For me deep breath looks like meditation, practicing mindfulness, writing, running, being nature, connecting with friends and showing up honest in ways that allow me to be seen in all the ways. Showing up in vulnerable ways that give room for me to say more earnestly to the tribe* I am building, “hey, maybe I am not okay” when the wound starts to ache more than usual and the food related thoughts begin to ring louder than normal. Friends, no one has it together all the time, it’s just that some people are better at bullshitting than others. Perfection is a terrible thing to strive for. I should know because I am a recovering perfectionist. The aim is not to be perfect in this life, the aim is to show up more honest in our mess and to strive for continual improvement within the confines of our shear humanness. Aim for good enough. Aim for complete. Aim for whole. Do this work all for you. More than anything, keep honouring your heart. When I was knee-deep in my eating disorder I did not think there would ever be ‘an other side’…but y’all, here I am writing from the finish line I had convinced myself did not and could not ever exist. It took many steps backwards to be able to lunge forward far enough to finally see the horizon. And it is breathtakingly beautiful to witness it first-hand. My body is a museum of history; on the walls of my chest cavity hangs a showcase of the ill-fitting skins of the many women I have shed. It houses all the warrior women in me I have still yet to become. It is a space of radical self-loving and political revolution. Wherever on the recovery map you are, you are body brave nonetheless.
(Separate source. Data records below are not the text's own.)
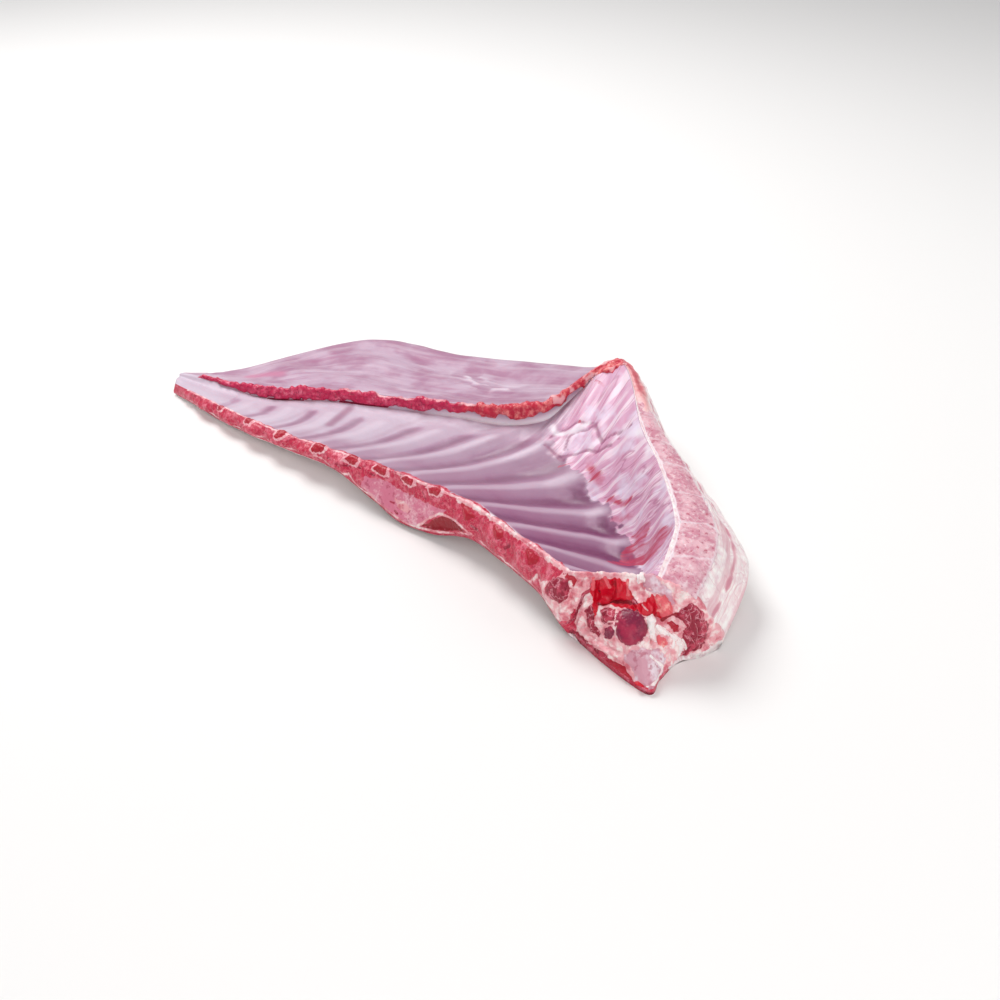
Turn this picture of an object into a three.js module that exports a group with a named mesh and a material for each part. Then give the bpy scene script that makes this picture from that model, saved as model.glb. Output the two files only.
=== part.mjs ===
// Raw lamb ribs: a breast with its flank, one piece, lying inner side up.
// +X runs from the thin flank tip to the thick front end, +Y from the sawn rib ends to the breastbone,
// +Z up. Millimetres. The origin is the middle of the underside's box.
import * as THREE from 'three';
import { mergeVertices } from 'three/addons/utils/BufferGeometryUtils.js';

// Driving sizes of the cut
const ribPitch = 27.7;          // from one sawn rib end to the next
const ribCount = 12;
const firstRibX = 152;          // the sawn end of the foremost rib
const ribRelief = 3.4;          // how far a rib stands above the lean between ribs
const ribShareRear = 0.3;       // share of that relief left near the flank tip
const ribLift = 0.3;            // evens out the ridges against the broader troughs between them
const edgeBulge = 3;            // how far the sawn edge swells between rim and hem
const ribEndKnob = 0.5;         // how much the sawn rib ends add to that swell
const curtain = { x: 18, halfWidth: 26, hollow: 1.5 };      // loose outer lean hanging to the board
const wallThickness = 15;       // ribs with the lean over them
const breastThickness = 38;     // below the breastbone
const flankThickness = 20;      // the most that the boneless flank measures, at the midriff line
const flankWave = 1.1;          // long low waves of that sheet
const midriffStep = 8;          // the trimmed edge of the midriff muscle
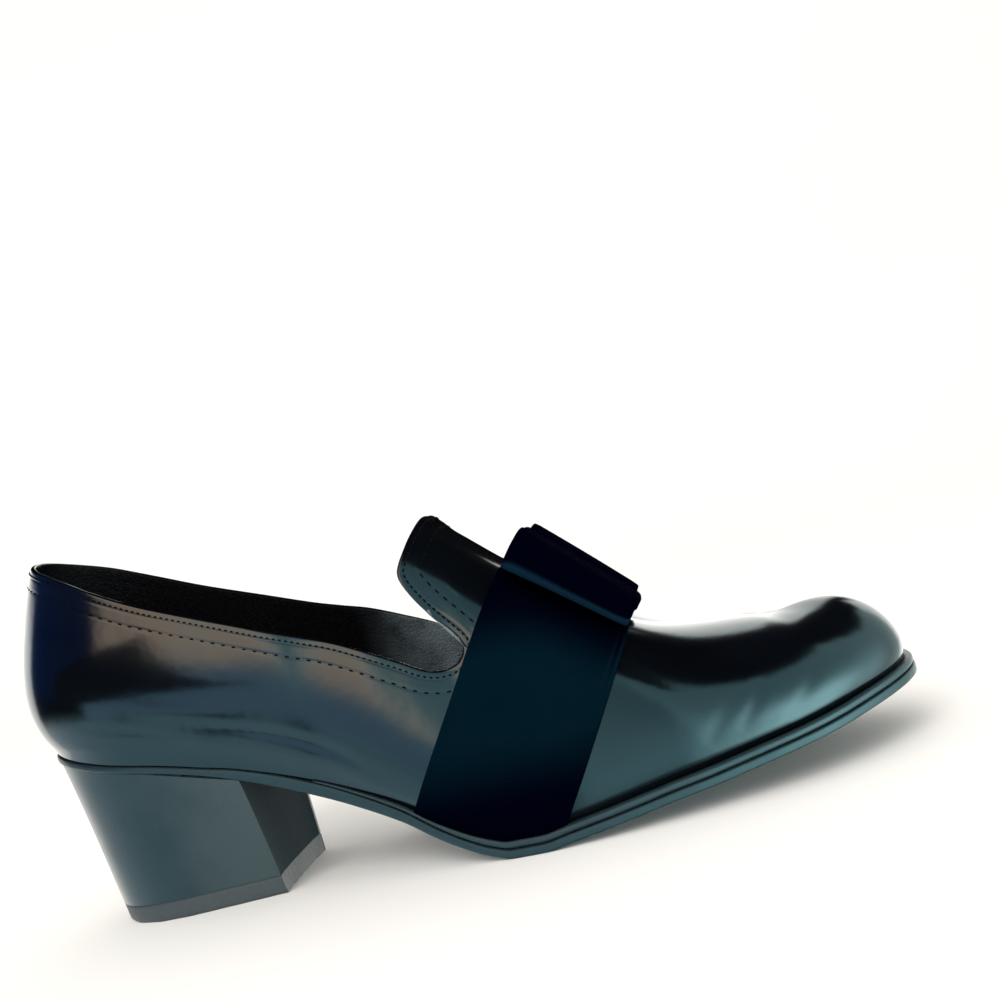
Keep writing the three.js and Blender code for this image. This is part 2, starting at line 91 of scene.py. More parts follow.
# Rows of the same tables: place along the sole, then shares
bottomRows = np.array([
    (0.0, 1.0, 0), (0.075, 0.905, 0), (0.157, 0.808, 0), (0.207, 0.738, 0), (0.246, 0.669, 0),
    (0.319, 0.518, 0), (0.375, 0.388, 0), (0.42, 0.275, 0), (0.46, 0.147, 0), (0.5, 0.048, 0),
    (0.518, 0.016, 0), (0.531, 0, 0), (0.566, 0, 0), (0.597, 0, 0.074), (0.637, 0, 0.168),
    (0.677, 0, 0.262), (0.713, 0, 0.349), (0.745, 0, 0.41), (0.812, 0, 0.557), (0.88, 0, 0.705),
    (0.937, 0, 0.859), (1.0, 0, 1),
])
edgeRows = np.array([
    (0.0, 0.52, 0.0, 0), (0.2, 0.54, 0.0, 0), (0.25, 0.8, 0.0, 0), (0.33, 0.96, 0.25, 0.15),
    (0.42, 0.85, 0.6, 0.5), (0.52, 0.63, 1.0, 1), (1.0, 0.62, 1.0, 1),
])
widthRows = np.array([
    (0.0, 0.31, 0.31), (0.146, 0.323, 0.3), (0.253, 0.323, 0.277), (0.344, 0.342, 0.247),
    (0.423, 0.395, 0.262), (0.503, 0.46, 0.335), (0.582, 0.503, 0.42), (0.642, 0.514, 0.468),
    (0.721, 0.504, 0.486), (0.8, 0.474, 0.48), (0.88, 0.425, 0.458), (1.0, 0.345, 0.42),
])
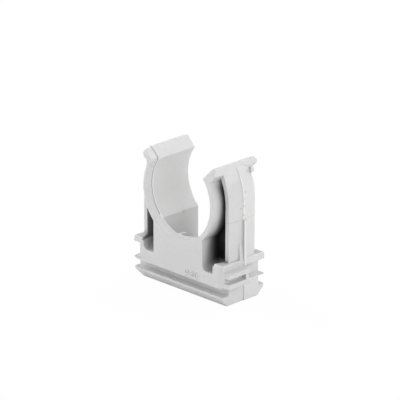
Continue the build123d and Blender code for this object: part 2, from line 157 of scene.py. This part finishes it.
class Sheet:
    """The node sheet of one material."""

    def __init__(self, material):
        material.use_nodes = True
        self.tree = material.node_tree
        self.tree.nodes.clear()

    def node(self, kind, settings=None, *values, out=0, **named):
        """Adds a node, sets its settings and feeds its sockets in order or by name."""
        made = self.tree.nodes.new(kind)
        for key, value in (settings or {}).items():
            setattr(made, key, value)
        pairs = list(zip(made.inputs, values))
        pairs += [(made.inputs[key.replace("_", " ")], value) for key, value in named.items()]
        for socket, value in pairs:
            if value is None:
                continue
            if isinstance(value, Socket):
                self.tree.links.new(value.link, socket)
            else:
                socket.default_value = value
        return Socket(self, made.outputs[out]) if made.outputs else made

    def part(self, vector, axis):
        """One component of a vector."""
        return self.node("ShaderNodeSeparateXYZ", None, vector, out="XYZ".index(axis))

    def clamp(self, value):
        """A value kept between 0 and 1."""
        return self.node("ShaderNodeClamp", None, value, 0.0, 1.0)

    def smooth(self, value, low, high):
        """0 below low, 1 above high, and a soft step between."""
        step = {"interpolation_type": "SMOOTHSTEP"}
        return self.node("ShaderNodeMapRange", step, value, low, high, 0.0, 1.0)

    def fall(self, value, low, high):
        """1 below low, 0 above high, and a soft step between."""
        return 1 - self.smooth(value, low, high)

    def line(self, value, place, width):
        """1 on a thin line where value equals place, fading to 0 over its width."""
        return self.fall(abs(value - place), 0.0, width)

    def spot(self, across, up, centre, radius):
        """1 at a point of two coordinates, fading to 0 at a radius."""
        return self.line(across, centre[0], radius) * self.line(up, centre[1], radius)

    def noise(self, coords, scale, detail, roughness):
        """Soft noise, as a value from 0 to 1."""
        return self.node(
            "ShaderNodeTexNoise", None, coords, Scale=scale, Detail=detail, Roughness=roughness,
        )

    def openness(self, reach):
        """1 on open surfaces, falling to 0 deep in hollows of the given reach."""
        return self.node("ShaderNodeAmbientOcclusion", {"samples": 12}, Distance=reach, out=1)

    def mix(self, mask, first, second):
        """A colour between two, by a mask."""
        made = self.tree.nodes.new("ShaderNodeMix")
        made.data_type = "RGBA"
        sockets = [s for s in made.inputs if s.type == "RGBA"]
        for socket, value in ((made.inputs[0], mask), (sockets[0], first), (sockets[1], second)):
            if isinstance(value, Socket):
                self.tree.links.new(value.link, socket)
            else:
                socket.default_value = value
        return Socket(self, [s for s in made.outputs if s.type == "RGBA"][0])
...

“These bodies are a sticky hologram. Being human does not require any further context. Your expectations of me are not my responsibility. Those are yours. Everyone gets the same amount of time to live their lives. I want to be a reliable narrator for living so I’ll just tell you the worst of it first and be done with it.” - Buddy Wakefield

Me? Well, I was born a child of the trees. Out in the sunlight with small clumsy hands full of wet earth and endlessly wild imagination, I learned that when you hold on to faith nothing is completely impossible. I don’t know if my beautiful sandcastles truly ever turned out to be beautiful sandcastles (and perhaps that is not the point), but what I do know is that childhood me never stopped believing or persevering. Even though what I was erecting made little sense to anyone else, it was absolutely magnificent in my doe eyes still. How breathtakingly magical it was to little six-year- old me that what once was vast empty hard dirt was now a soft breathing mud fortress with a welcome mat for all the wandering woodland creatures. Sometimes your journey won’t make sense to others in the moment but you just keep trusting and building anyways, in the ways that feel most authentic to you, because your castle, however it turns out, is yours nonetheless. A luminous work-in-progress masterpiece. So build it in whatever way you want—with sticks and stones and old shoelaces and and and…these bare hands; our wanderlust hearts; your continued resilience, these multifaceted work tools are the makers of a destiny that is patiently awaiting your arrival. *The author is from Botswana (Africa) where the use of the word tribe in a collective society is used to signify both feelings of home and belongingness; to oneself and to others. There are more tribes in Africa than on any other continent in the world. In this space we not only celebrate diversity, but we welcome it in recognition of its inherent value in building better, more inclusive societies. Welcome.